While the base price is Rs 32,890 crore, media experts believe that the auction will drive the price point up to touch anywhere between Rs 35,000-40,000 crore. It may even go beyond that. But the question arises that at that steep cost, will broadcasters be able to make money? “The entire model of broadcast and OTT from an advertiser and the subscription standpoint will have to be completely relooked and reinvented,” a senior analyst, who wished to remain unnamed, told BrandWagon Online.
The Past Play
In the first rights cycle (2008-2017), Sony Pictures Network India had won the bid at Rs 8,200 crore. Auctioned again in 2017, the rights had then gone to Star India for double the price at Rs 16,347.5 crore. Taking a page from that textbook, the BCCI has doubled the base price this year.
Case in point, Star India claims to have clocked anywhere between Rs 4,900-6,500 crore as revenue from IPL while Hotstar will see Rs 1,500-2,000 crore as revenue. In addition to paying about Rs 3,200 every year to the BCCI, the broadcaster has to pay for other costs including production, marketing, among others. According to industry sources, post subtraction of all costs, reaching profitability has been a challenge.
Currently, a T20 match has about 2,200-2,400 seconds of ad slots available. With 74 matches to be played, a channel gets an ad inventory worth 1,77,600 seconds to 49.3 hours. In the last IPL, Star had charged anywhere between Rs 14.85 – 15.20 lakh for a 10-second slot. Furthermore, the sports broadcaster had rolled out various sponsorship packages starting from Rs 130-180 crore for a co-presenting package and associate sponsor package worth Rs 85 – 105 crore. Additionally, the broadcaster earned Rs 250-300 crore in sixes, fours, outs and Rs 200 crores in highlights.
IPL sees a 10-15% hike in ad rates every year. However, like Star and Sony in the past, if a single broadcaster bids for the entire bundle, the price seems to be too high for just broadcasters to be able to break-even, let alone make profit from it. Hence, the possibility of the ad rates to increase by 80-90% seems to be very high.
In such a case, IPL, which is primarily a reach game, will force brands to demand performance metrics to justify the rising cost. As per media analysts, this will prove to be a difficult task for broadcasters. “It’s a reach-based game. In a reach-based game, one can never have a performance play in place. Broadcasters may not or do not have the platform readiness in terms of driving the usecasses to cater to all key performance indicators (KPIs) demanded by advertisers. Defending traditional and digital while delivering KPIs is going to be a very tough task. There is a big possibility that next year IPL is going to be a complete cash burn case simply because broadcasters will not have all the ROI metrics defined for the brands,” a senior media analyst stated on condition of anonymity.

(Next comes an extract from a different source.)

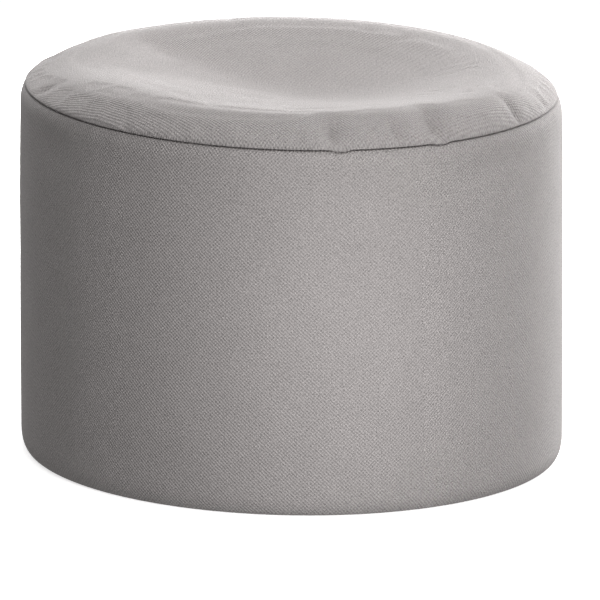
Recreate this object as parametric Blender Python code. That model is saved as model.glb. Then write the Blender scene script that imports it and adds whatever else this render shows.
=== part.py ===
"""Round outdoor pouf: a filled cloth drum of three sewn pieces.

Metres, +Z up. The origin is on the floor under the middle of the drum, -Y is the front and
+X is the viewer's right. The top disc and the side strip are sewn together round the rim,
and the base disc closes the underside. Each piece is modelled with the filling behind it.
"""
import math

import bmesh
import bpy
import numpy as np

# Driving sizes of the drum
RADIUS = 0.300            # the drum at half height
RIM_HEIGHT = 0.4049       # the rim seam above the floor, on average
RIM_RADIUS = 0.2930       # the rim seam from the axis
FOOT_SPREAD = 0.0010      # how much wider the drum is at its foot
NECK_TUCK = 0.0018        # how much narrower it is where the shoulder starts
FOOT_ROUND = (0.0078, 0.0205)     # inward and upward reach of the rounded bottom edge
SHOULDER_DROP = 0.0240    # height over which the side turns in to the rim seam
SHOULDER_TURN = 3.0       # how late it turns in
GAP = 0.0003              # clearance between neighbouring pieces

# The rim seam is a groove between the two cloths
SEAM_DEPTH = 0.0050
SEAM_LIP = 0.0009         # half of the groove's mouth

# The base disc
BASE_RADIUS = 0.2866
BASE_THICKNESS = 0.0025

# How the filled drum stands: it leans a little to the left, and its rim is not quite level
LEAN = 0.0186             # sideways shift for each metre of height
LEAN_PIVOT = 0.110        # height that stays over the origin
RIM_TILT = -0.0087        # rise of the rim for each metre to the right
RIM_PITCH = 0.0128        # rise of the rim for each metre to the back
RIM_SAG = 0.0015          # how far the rim rides up at its left and right and sags between

# The crowned top
ROLL_SHAPE = (1.2, 0.70)  # how late, and then how steeply, the edge roll turns down
CREST_MIDDLE = 0.0290     # height of the unsat cloth over the middle
CREST = (                 # azimuth from +X, height over the rim, distance out, softness
    (-112, 0.0288, 0.247, 0.014),
    (-90, 0.0290, 0.247, 0.004),
    (-62, 0.0300, 0.250, 0.009),
    (-35, 0.0300, 0.260, 0.030),
    (0, 0.0275, 0.228, 0.026),
    (45, 0.0315, 0.222, 0.030),
    (90, 0.0330, 0.215, 0.030),
    (138, 0.0290, 0.212, 0.045),
    (180, 0.0205, 0.210, 0.070),
    (225, 0.0285, 0.236, 0.075),
)

# The sat-in hollow: a broad basin, and a crease that runs into it from the back left
BASIN_DEPTH = 0.0200
CREASE_DEPTH = 0.0165
CREASE_START = (-0.190, 0.150)
CREASE_END = (0.015, 0.005)
CREASE_EASE = (0.004, 0.060)      # how soft its bottom is at its start and its end
CREASE_REACH = (0.062, 0.110)     # how far its slopes reach on the near side and the far side
CREASE_PAST = 0.150               # how far it runs out past its end
CREASE_RIM = (0.045, 0.080)       # it starts this far inside the rim, and deepens over this width

# The filling under the top is dished, so that the hollow stays clear of it
SEAT_DISH = 0.0200

# Gathers where the top cloth is pulled into the rim seam
GATHER_END = 18           # how suddenly a gather closes at the seam
GATHER_EASE = 0.0015      # how soft its bottom is
GATHERS = (               # azimuth, reach inward, width on its left and on its right, depth
    (-163.2, 0.030, 0.006, 0.010, 0.0090),
    (-152.0, 0.044, 0.016, 0.016, 0.0016),
    (-127.8, 0.036, 0.014, 0.014, 0.0024),
    (-81.1, 0.054, 0.009, 0.024, 0.0150),
    (-66.5, 0.036, 0.005, 0.013, 0.0100),
    (-56.3, 0.057, 0.016, 0.011, 0.0130),
    (-32.2, 0.044, 0.010, 0.012, 0.0050),
    (-17.1, 0.030, 0.010, 0.012, 0.0022),
    (22.5, 0.040, 0.014, 0.014, 0.0022),
    (62.5, 0.046, 0.015, 0.012, 0.0026),
    (107.5, 0.110, 0.012, 0.020, 0.0022),
    (125.0, 0.044, 0.013, 0.013, 0.0024),
    (157.5, 0.040, 0.012, 0.014, 0.0030),
)

# Soft dents in the side, as the loose filling leaves them
DENTS = (                 # azimuth, height, half width round, half height, depth
    (-42.0, 0.372, 0.075, 0.020, 0.0024),
    (-150.0, 0.366, 0.060, 0.024, 0.0018),
    (-100.0, 0.120, 0.110, 0.070, 0.0012),
    (35.0, 0.250, 0.120, 0.080, 0.0016),
    (128.0, 0.330, 0.090, 0.050, 0.0020),
)

# Mesh density
TOP_STEPS = 192
SIDE_STEPS = 96
BASE_STEPS = 96
TOP_RINGS = 24
RING_CROWDING = 1.7       # above 1 the rings crowd towards the rim
WALL_ROWS = 7
CORNER_ROWS = 4

# Cloth colours, as linear values
CLOTH = {
    "top_panel": (0.42, 0.39, 0.38, 1.0),
    "side_panel": (0.36, 0.335, 0.325, 1.0),
    "base_panel": (0.30, 0.28, 0.27, 1.0),
}
CLOTH_ROUGHNESS = 0.9
SMOOTH_ANGLE = math.radians(50)


def ease(value):
    """A soft step from 0 to 1 as the value goes from 0 to 1."""
    value = np.clip(value, 0.0, 1.0)
    return value * value * (3.0 - 2.0 * value)


def turn_between(a, b):
    """The signed turn in radians from azimuth b to azimuth a, the short way round."""
    return (a - b + math.pi) % (2.0 * math.pi) - math.pi


def crest_at(azimuth, column):
    """One column of the crest's rows, eased between them round the rim."""
    rows = sorted((math.radians(row[0]) % (2.0 * math.pi), row[column]) for row in CREST)
    closed = [(rows[-1][0] - 2.0 * math.pi, rows[-1][1])] + rows
    closed.append((rows[0][0] + 2.0 * math.pi, rows[0][1]))
    azimuth = azimuth % (2.0 * math.pi)
    value = np.zeros_like(azimuth)
    for (a0, v0), (a1, v1) in zip(closed, closed[1:]):
        here = (azimuth >= a0) & (azimuth <= a1)
        value[here] = v0 + (v1 - v0) * ease((azimuth[here] - a0) / (a1 - a0))
    return value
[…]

While a broadcaster can manage to deliver performance metrics on the digital platform, the challenge arises when the same situation is dolled out for the traditional medium of television. This is where the rise of connected TV comes in. Broadcasters will be able to provide performance metrics on connected television. As per the latest EY media and entertainment report, there are about 10 million Connected TV sets in India. This is expected to touch 40 million by 2025. Even if broadcasters take the CTV route to deliver performances, the first week of IPL 15 saw 229 million viewers on television. Further, as per industry estimates, it is believed that Star India charged a cost per thousand impressions (CPM) of Rs 250-250 from advertisers, who opted to advertise on Hotstar on CTVs.
IPL Losing eyeballs
In its 15th edition, IPL 15 registered a 30% decline in viewership. This is the first time that the tourney, which seems to record a new high in viewership every year, came to a point of reporting fatigue. There are many reasons responsible for this but as per a BCCI official’s statement, the primary reason has been the poor performance of Mumbai Indians and Chennai Super Kings. However, BCCI feels that decline will have no effect on the upcoming media rights auction.
“There is a slight dip in viewership, but the numbers are not alarming. I don’t see them having any impact on the media rights sale,” IPL Chairman Brijesh Patel was quoted in the media.
The question now arises that if the viewership continues to drop thereby signaling fatigue, will advertisers agree to bear the hike in ad rates?
Slice and Dice?
Another possibility that seems to be looming over the horizon is the chances of selective bidding. However, experts believe that the case might just turn more hostile if one company gets the TV broadcasting rights while the other gets digital rights and the third one acquires 18 matches rights. “This is simply because companies would then start undercutting each other’s ad rates to get advertisers onboard, thereby ending up making more losses,” a senior media analyst noted.
Taking place on June 12, 2022, the e-auction will finally lift the veil over the successor of IPL media rights. But will the prize be worth the money spent, only time will tell.